Pretty much self-explanatory why young men aren't watching television, isn't it?

Posted by Orrin Judd at November 8, 2003 6:23 AM
Comments

On the issue of gays on television shows, I think shows like "Queer Eye for the Straight Guy" and "Will & Grace" are terrible for gays. These shows just confirm the stereotypes of homosexuals. Then again, network television is just one big stereotype. What's new?

Then again, aren't we all like Howard Dean and just a bunch of metro-sexuals?


Posted by: pchuck at November 8, 2003 10:12 AM

About the only show I watch nowadays is Smallville and the Justice League and Samurai Jack cartoons.
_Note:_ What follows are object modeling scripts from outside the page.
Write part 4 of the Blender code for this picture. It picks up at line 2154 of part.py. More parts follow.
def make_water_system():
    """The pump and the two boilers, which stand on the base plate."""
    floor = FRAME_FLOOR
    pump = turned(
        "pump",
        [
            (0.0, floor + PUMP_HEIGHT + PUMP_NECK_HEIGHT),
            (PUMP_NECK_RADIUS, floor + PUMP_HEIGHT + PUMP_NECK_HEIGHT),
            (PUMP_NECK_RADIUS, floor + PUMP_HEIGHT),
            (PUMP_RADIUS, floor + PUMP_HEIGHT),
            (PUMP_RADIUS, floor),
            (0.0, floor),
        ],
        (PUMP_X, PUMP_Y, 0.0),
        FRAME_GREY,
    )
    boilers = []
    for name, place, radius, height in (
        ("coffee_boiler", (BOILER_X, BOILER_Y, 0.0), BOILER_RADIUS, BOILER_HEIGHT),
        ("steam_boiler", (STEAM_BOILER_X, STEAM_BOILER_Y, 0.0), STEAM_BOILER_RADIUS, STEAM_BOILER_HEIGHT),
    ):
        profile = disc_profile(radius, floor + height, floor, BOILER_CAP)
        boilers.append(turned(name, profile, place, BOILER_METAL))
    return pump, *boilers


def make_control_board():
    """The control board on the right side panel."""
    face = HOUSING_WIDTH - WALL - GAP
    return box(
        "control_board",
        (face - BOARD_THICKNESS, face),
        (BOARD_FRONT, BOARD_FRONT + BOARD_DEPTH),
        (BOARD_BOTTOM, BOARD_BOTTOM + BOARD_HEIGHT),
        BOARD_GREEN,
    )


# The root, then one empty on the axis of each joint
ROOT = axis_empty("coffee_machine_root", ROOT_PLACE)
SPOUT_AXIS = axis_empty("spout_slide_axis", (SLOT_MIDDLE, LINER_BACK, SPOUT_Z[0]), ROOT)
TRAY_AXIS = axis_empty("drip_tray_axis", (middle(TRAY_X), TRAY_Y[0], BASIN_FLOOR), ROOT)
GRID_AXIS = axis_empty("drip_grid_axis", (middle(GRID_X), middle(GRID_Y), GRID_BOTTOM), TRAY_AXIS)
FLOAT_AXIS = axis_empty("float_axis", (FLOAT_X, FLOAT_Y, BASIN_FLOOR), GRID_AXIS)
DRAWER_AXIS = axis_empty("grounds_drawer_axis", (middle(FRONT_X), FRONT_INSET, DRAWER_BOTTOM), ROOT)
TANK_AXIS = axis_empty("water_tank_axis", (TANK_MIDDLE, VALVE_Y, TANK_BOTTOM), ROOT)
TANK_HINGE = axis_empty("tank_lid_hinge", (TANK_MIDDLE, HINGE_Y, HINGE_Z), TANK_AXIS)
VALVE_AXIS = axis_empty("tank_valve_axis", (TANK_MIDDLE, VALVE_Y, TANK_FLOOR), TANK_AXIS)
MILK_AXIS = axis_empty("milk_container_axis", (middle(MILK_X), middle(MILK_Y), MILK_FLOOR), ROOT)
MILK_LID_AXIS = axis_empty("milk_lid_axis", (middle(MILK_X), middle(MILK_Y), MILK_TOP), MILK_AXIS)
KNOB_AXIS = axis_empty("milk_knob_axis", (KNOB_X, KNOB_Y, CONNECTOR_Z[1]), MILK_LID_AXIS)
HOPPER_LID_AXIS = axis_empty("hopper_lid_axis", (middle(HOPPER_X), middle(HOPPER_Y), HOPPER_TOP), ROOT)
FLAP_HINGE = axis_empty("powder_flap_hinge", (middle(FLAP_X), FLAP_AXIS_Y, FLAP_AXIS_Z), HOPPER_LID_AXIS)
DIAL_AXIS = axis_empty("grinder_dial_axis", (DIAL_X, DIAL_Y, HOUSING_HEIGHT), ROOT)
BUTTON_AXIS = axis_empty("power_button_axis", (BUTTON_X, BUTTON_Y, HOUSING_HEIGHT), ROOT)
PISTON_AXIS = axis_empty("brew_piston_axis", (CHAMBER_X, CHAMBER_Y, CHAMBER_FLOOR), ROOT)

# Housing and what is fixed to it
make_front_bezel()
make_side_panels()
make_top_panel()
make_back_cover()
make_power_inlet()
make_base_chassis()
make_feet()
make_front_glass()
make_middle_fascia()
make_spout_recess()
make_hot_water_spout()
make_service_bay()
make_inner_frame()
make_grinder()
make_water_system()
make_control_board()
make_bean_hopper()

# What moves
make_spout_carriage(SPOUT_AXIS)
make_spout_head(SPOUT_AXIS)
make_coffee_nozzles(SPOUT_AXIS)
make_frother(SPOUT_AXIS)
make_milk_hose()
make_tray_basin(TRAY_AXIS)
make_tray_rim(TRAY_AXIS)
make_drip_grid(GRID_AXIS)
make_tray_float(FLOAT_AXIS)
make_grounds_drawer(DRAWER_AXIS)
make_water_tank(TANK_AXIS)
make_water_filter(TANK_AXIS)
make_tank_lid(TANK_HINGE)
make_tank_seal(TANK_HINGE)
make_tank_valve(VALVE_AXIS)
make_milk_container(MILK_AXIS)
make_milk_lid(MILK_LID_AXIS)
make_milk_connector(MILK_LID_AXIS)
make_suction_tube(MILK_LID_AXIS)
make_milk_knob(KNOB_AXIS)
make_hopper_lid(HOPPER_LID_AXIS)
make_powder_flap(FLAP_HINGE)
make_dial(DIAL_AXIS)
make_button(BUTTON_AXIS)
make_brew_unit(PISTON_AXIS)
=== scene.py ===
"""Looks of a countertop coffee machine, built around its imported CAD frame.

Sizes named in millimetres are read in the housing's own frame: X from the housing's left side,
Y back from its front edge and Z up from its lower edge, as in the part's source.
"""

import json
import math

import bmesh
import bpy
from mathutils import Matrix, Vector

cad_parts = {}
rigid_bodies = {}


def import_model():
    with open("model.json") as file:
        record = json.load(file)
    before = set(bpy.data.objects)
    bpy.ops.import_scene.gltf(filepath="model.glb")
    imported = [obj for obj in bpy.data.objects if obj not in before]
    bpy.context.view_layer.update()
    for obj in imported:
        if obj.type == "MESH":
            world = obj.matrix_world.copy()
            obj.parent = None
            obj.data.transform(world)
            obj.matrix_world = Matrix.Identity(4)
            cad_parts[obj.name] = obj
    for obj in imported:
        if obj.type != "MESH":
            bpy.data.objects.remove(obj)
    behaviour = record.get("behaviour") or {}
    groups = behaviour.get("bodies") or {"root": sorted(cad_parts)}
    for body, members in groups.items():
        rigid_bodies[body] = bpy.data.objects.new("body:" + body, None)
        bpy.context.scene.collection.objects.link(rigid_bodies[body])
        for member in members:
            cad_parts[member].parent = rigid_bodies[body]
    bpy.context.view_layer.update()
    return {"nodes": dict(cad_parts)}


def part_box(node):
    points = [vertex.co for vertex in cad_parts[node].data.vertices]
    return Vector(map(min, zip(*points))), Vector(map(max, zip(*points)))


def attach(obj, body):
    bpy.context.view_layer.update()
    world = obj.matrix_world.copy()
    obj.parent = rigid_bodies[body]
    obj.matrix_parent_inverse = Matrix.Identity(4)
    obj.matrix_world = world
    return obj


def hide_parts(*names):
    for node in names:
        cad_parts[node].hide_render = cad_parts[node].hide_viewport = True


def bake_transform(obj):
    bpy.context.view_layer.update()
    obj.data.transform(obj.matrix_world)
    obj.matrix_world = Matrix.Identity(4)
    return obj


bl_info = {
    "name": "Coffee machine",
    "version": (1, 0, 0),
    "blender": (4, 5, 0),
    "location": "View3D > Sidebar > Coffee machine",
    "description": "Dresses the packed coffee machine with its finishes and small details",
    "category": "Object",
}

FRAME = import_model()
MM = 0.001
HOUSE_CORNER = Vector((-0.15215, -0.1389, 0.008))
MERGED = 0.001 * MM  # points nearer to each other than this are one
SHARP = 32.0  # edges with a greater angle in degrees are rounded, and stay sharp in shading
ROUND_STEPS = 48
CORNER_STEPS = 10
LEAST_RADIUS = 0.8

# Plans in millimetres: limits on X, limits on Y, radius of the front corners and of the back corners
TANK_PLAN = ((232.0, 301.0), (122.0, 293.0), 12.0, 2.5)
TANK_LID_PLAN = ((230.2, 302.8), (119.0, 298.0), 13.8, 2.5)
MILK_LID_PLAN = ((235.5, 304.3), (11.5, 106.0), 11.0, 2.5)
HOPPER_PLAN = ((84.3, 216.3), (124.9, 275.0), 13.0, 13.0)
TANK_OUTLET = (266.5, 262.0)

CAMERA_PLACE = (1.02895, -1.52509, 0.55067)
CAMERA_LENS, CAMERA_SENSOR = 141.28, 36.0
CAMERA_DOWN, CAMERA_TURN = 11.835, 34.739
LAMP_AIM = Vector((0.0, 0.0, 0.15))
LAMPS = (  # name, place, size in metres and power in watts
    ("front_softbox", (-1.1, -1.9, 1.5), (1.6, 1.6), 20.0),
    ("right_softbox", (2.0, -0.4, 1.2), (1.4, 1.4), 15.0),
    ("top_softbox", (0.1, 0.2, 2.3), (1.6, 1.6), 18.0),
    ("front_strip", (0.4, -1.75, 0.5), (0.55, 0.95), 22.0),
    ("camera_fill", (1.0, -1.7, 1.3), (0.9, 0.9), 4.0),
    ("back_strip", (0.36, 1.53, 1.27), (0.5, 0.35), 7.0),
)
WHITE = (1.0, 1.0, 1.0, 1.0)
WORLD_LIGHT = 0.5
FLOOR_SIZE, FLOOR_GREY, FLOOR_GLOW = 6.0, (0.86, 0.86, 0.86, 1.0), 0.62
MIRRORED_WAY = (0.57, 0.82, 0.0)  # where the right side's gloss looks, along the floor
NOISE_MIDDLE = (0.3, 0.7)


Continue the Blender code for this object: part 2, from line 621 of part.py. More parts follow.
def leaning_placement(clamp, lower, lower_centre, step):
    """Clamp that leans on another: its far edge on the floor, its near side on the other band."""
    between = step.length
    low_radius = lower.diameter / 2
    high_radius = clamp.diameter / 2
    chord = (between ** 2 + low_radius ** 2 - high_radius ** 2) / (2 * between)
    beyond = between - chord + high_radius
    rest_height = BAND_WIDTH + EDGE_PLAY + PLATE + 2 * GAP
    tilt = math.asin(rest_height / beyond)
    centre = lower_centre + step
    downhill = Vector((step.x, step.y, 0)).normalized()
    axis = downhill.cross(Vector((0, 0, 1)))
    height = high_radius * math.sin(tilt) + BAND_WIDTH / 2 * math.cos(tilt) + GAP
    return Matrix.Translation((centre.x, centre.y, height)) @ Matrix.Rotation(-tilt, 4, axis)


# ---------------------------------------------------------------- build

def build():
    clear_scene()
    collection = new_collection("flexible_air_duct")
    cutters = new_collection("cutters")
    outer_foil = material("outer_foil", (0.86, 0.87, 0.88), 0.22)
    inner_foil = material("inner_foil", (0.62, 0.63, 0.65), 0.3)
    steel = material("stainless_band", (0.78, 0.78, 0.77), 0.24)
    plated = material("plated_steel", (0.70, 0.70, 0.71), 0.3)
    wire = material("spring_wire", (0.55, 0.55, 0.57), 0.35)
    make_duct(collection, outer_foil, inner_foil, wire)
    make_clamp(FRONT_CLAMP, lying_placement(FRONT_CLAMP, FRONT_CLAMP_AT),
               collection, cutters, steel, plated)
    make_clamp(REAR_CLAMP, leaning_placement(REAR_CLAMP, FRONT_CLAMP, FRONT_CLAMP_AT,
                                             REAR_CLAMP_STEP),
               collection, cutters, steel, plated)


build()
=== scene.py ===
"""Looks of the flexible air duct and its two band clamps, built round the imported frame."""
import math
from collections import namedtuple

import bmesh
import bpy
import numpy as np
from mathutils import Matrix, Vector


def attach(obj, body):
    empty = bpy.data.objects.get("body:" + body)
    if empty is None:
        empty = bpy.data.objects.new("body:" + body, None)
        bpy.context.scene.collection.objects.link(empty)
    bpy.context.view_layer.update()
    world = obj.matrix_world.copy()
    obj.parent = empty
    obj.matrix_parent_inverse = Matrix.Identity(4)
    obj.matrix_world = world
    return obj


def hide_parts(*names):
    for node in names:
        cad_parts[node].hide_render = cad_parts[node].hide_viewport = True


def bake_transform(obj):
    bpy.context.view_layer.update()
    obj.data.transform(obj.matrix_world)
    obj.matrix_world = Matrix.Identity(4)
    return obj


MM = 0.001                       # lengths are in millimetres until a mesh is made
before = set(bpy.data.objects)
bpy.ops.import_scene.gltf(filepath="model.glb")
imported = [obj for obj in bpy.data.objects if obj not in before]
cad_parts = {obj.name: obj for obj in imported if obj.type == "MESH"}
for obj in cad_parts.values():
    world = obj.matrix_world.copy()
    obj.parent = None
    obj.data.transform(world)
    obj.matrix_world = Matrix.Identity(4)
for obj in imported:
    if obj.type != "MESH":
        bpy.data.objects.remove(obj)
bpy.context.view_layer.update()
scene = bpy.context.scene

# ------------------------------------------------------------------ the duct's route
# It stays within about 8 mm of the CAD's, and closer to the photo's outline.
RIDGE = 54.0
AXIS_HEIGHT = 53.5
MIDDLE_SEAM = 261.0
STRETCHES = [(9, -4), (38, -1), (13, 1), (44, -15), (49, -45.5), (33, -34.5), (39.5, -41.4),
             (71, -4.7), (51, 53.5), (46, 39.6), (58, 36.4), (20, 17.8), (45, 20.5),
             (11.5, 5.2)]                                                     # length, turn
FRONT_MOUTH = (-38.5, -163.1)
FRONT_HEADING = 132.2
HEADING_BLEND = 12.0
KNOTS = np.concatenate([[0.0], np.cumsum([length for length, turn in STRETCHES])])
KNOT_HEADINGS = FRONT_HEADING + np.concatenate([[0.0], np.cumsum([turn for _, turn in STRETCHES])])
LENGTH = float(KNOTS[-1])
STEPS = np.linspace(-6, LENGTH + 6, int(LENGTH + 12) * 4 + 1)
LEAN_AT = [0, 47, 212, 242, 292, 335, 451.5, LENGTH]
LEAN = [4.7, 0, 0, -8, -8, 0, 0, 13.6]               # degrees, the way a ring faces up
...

Pretty much everything else is missable.

Posted by: M Ali Choudhury at November 8, 2003 4:09 PM

My own TV viewing these days is generally limited to TCM.

Posted by: Joe at November 8, 2003 6:29 PM

I find I don't miss having a television so much during the dark months between baseball seasons. And I don't miss Broadway or the Episcopal Church at all any more.

Posted by: Random Lawyer at November 8, 2003 6:45 PM

I abhor Ted Turner, but his Turner Classic Movies is the best station in existence. I don't have cable anymore because I don't want any of the garbage on cable poisoning my children but I really miss TCM.

Posted by: Joe at November 8, 2003 9:33 PM

'Queer Eye...' is a bit unusual in recent years, insomuch as it originated in the US, and then migrated to the UK.

oj:

If you truly feel that television was better in the 70s and 80s, you are suffering from irrational nostalgia.

Posted by: Michael Herdegen at November 9, 2003 8:07 AM

Michael:

No, it was crap, but the networks understood that young men would watch crap if you just added smokin' hot babes.